» Set task: Reproduce all of the material word for word.
- - - - -
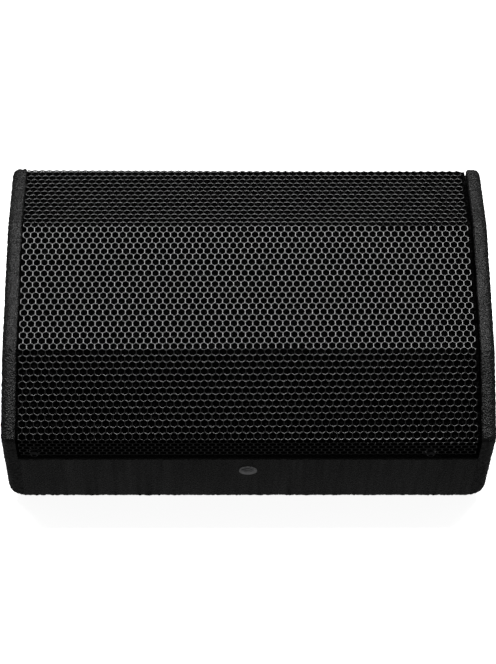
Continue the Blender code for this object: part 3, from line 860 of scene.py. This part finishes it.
def perforated_grille():
    mesh = perforated_flat()
    cage = bmesh.new()
    cage.from_mesh(mesh)
    for edge in cage.edges:
        heights = {round(vert.co.z / MM, 3) for vert in edge.verts}
        if heights in ({round(-RIM_DROP / MM, 3)}, {round(-WALL_END / MM, 3)}):
            edge.smooth = False
    border = [e for e in cage.edges if e.is_boundary]
    filled = bmesh.ops.holes_fill(cage, edges=border, sides=0)
    rim = (HOLES_IN_ROW + 0.5) / 2 * PITCH
    side_faces = [
        f for f in filled["faces"] if abs(abs(f.calc_center_median().x) - rim) < 0.1 * MM
    ]
    stretched = bmesh.ops.extrude_discrete_faces(cage, faces=side_faces)
    for face in stretched["faces"]:
        shift = math.copysign(EDGE_MARGIN, face.calc_center_median().x)
        bmesh.ops.translate(cage, verts=face.verts, vec=(shift, 0, 0))
    bmesh.ops.rotate(
        cage,
        cent=(0, MIDDLE_FACET / 2, 0),
        matrix=Matrix.Rotation(PATTERN_TURN, 3, "Z"),
        verts=cage.verts,
    )
    nearby = 4 * MM
    for fold, along in enumerate(PATH.folds):
        reach = PATH.reach(fold, SHEET_BEND)
        shares = (-1, -0.33, 0.33, 1) if reach > MM else (-1, 1)
        for share in shares:
            level = along + share * reach
            near = [f for f in cage.faces if abs(f.calc_center_median().y - level) < nearby]
            edges = {e for f in near for e in f.edges}
            verts = {v for f in near for v in f.verts}
            bmesh.ops.bisect_plane(
                cage,
                geom=list(verts) + list(edges) + near,
                dist=0.0001 * MM,
                plane_co=(0, level, 0),
                plane_no=(0, 1, 0),
            )
    for face in cage.faces:
        face.smooth = True
    cage.to_mesh(mesh)
    cage.free()
    PATH.bend(mesh)
    finished(
        "perforated_grille", mesh, POWDER, Matrix.Translation((GRILLE_CENTRE, 0, 0)),
        stands_for=("grille",),
    )


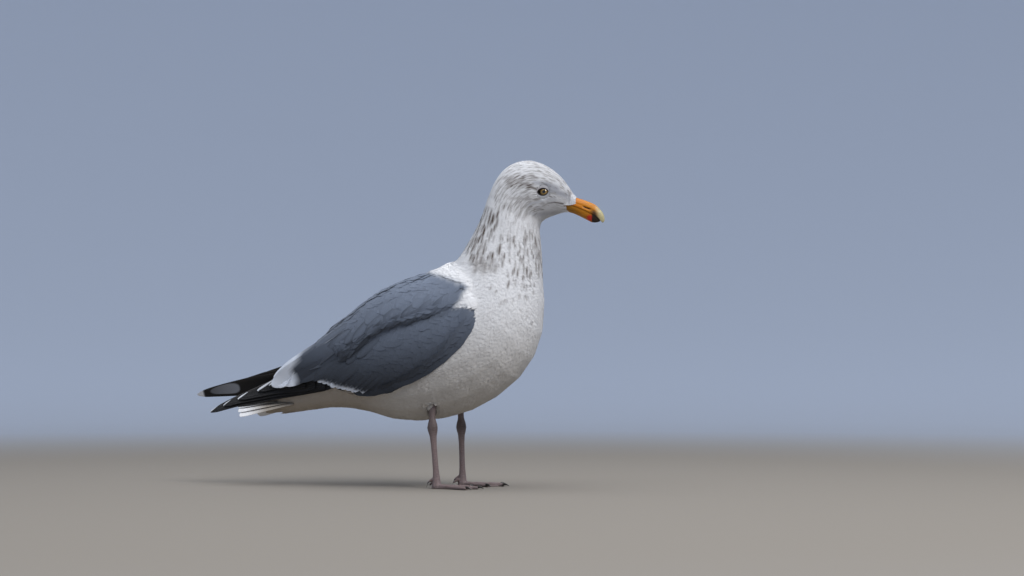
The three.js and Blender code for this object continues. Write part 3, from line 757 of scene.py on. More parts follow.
# feathers grow along the body's line: how far along, their length there, and their half width as its share
GROWTH = np.array([
    [0, 4.0, 0.22], [50, 4.6, 0.22], [90, 6.4, 0.21], [120, 8.0, 0.215], [150, 9.4, 0.225], [235, 12.0, 0.26],
    [330, 13.6, 0.265], [440, 15.5, 0.26], [600, 17.5, 0.25],
])
# the gap between roots, as a share of a feather's length
FEATHER_GAP = 0.16
# no feather reaches back past here, and above this height they may lie over the grey
RUMP_END = -157 * MM
MANTLE_HEIGHT = 231 * MM
# the skin is bare this near an eye, and below and ahead of the gape [x, z], and no feather lies over the oval
# of the lids
EYE_BARE = 3.6
GAPE = (231, 356.8)
EYE_OVAL = (7.6, 5.2)
# the coat is fuller on the throat: its middle [x, z], its reach along each, and how much deeper it is
THROAT = (200, 300)
THROAT_REACH = (14, 38)
THROAT_DEPTH = 1.3 * MM


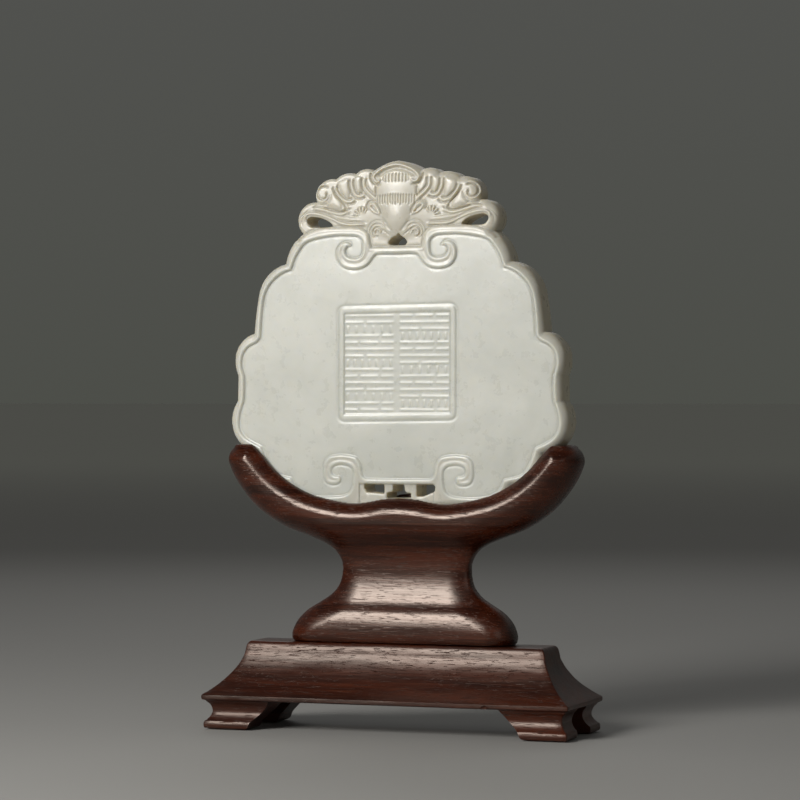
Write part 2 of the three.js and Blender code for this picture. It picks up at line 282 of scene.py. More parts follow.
- - - - -
» Exercise answer:
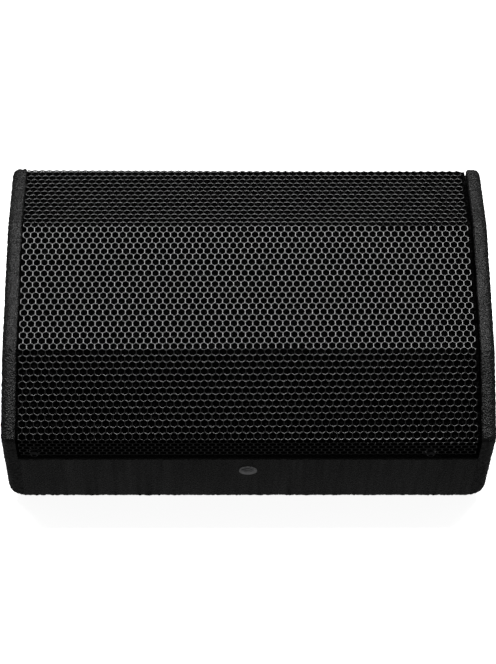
Continue the Blender code for this object: part 3, from line 860 of scene.py. This part finishes it.
def perforated_grille():
    mesh = perforated_flat()
    cage = bmesh.new()
    cage.from_mesh(mesh)
    for edge in cage.edges:
        heights = {round(vert.co.z / MM, 3) for vert in edge.verts}
        if heights in ({round(-RIM_DROP / MM, 3)}, {round(-WALL_END / MM, 3)}):
            edge.smooth = False
    border = [e for e in cage.edges if e.is_boundary]
    filled = bmesh.ops.holes_fill(cage, edges=border, sides=0)
    rim = (HOLES_IN_ROW + 0.5) / 2 * PITCH
    side_faces = [
        f for f in filled["faces"] if abs(abs(f.calc_center_median().x) - rim) < 0.1 * MM
    ]
    stretched = bmesh.ops.extrude_discrete_faces(cage, faces=side_faces)
    for face in stretched["faces"]:
        shift = math.copysign(EDGE_MARGIN, face.calc_center_median().x)
        bmesh.ops.translate(cage, verts=face.verts, vec=(shift, 0, 0))
    bmesh.ops.rotate(
        cage,
        cent=(0, MIDDLE_FACET / 2, 0),
        matrix=Matrix.Rotation(PATTERN_TURN, 3, "Z"),
        verts=cage.verts,
    )
    nearby = 4 * MM
    for fold, along in enumerate(PATH.folds):
        reach = PATH.reach(fold, SHEET_BEND)
        shares = (-1, -0.33, 0.33, 1) if reach > MM else (-1, 1)
        for share in shares:
            level = along + share * reach
            near = [f for f in cage.faces if abs(f.calc_center_median().y - level) < nearby]
            edges = {e for f in near for e in f.edges}
            verts = {v for f in near for v in f.verts}
            bmesh.ops.bisect_plane(
                cage,
                geom=list(verts) + list(edges) + near,
                dist=0.0001 * MM,
                plane_co=(0, level, 0),
                plane_no=(0, 1, 0),
            )
    for face in cage.faces:
        face.smooth = True
    cage.to_mesh(mesh)
    cage.free()
    PATH.bend(mesh)
    finished(
        "perforated_grille", mesh, POWDER, Matrix.Translation((GRILLE_CENTRE, 0, 0)),
        stands_for=("grille",),
    )


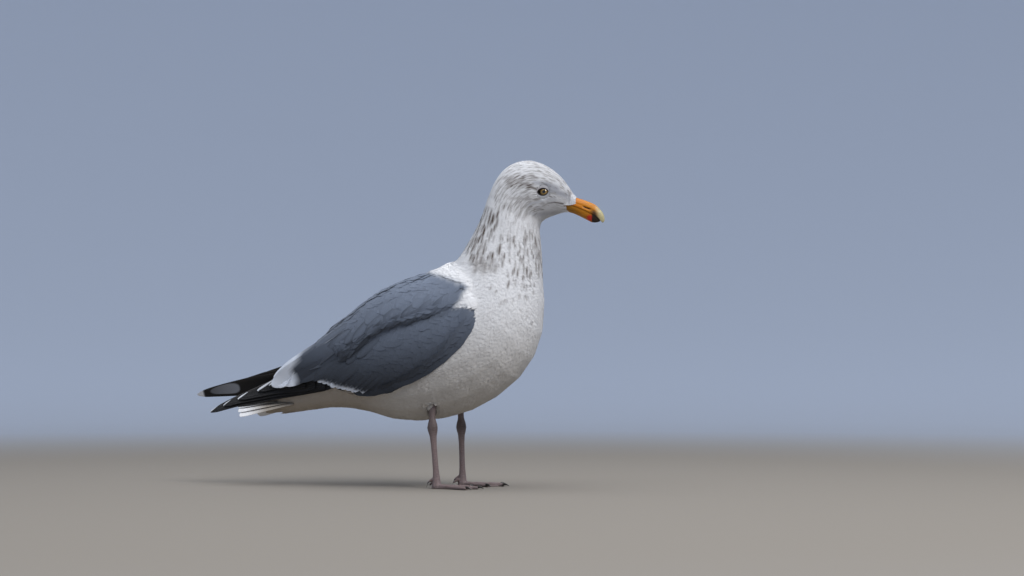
The three.js and Blender code for this object continues. Write part 3, from line 757 of scene.py on. More parts follow.
# feathers grow along the body's line: how far along, their length there, and their half width as its share
GROWTH = np.array([
    [0, 4.0, 0.22], [50, 4.6, 0.22], [90, 6.4, 0.21], [120, 8.0, 0.215], [150, 9.4, 0.225], [235, 12.0, 0.26],
    [330, 13.6, 0.265], [440, 15.5, 0.26], [600, 17.5, 0.25],
])
# the gap between roots, as a share of a feather's length
FEATHER_GAP = 0.16
# no feather reaches back past here, and above this height they may lie over the grey
RUMP_END = -157 * MM
MANTLE_HEIGHT = 231 * MM
# the skin is bare this near an eye, and below and ahead of the gape [x, z], and no feather lies over the oval
# of the lids
EYE_BARE = 3.6
GAPE = (231, 356.8)
EYE_OVAL = (7.6, 5.2)
# the coat is fuller on the throat: its middle [x, z], its reach along each, and how much deeper it is
THROAT = (200, 300)
THROAT_REACH = (14, 38)
THROAT_DEPTH = 1.3 * MM


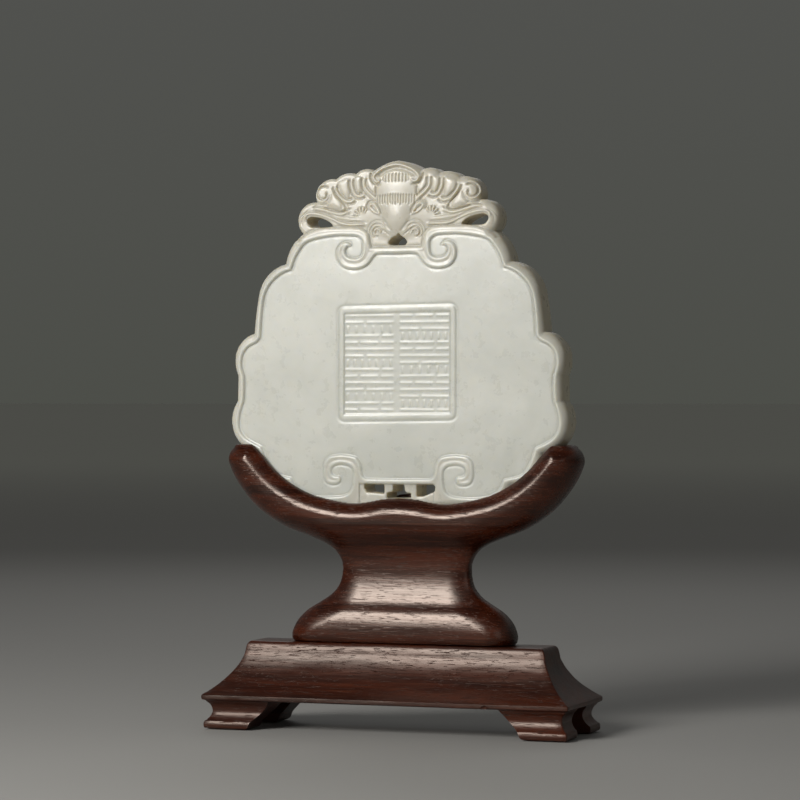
Write part 2 of the three.js and Blender code for this picture. It picks up at line 282 of scene.py. More parts follow.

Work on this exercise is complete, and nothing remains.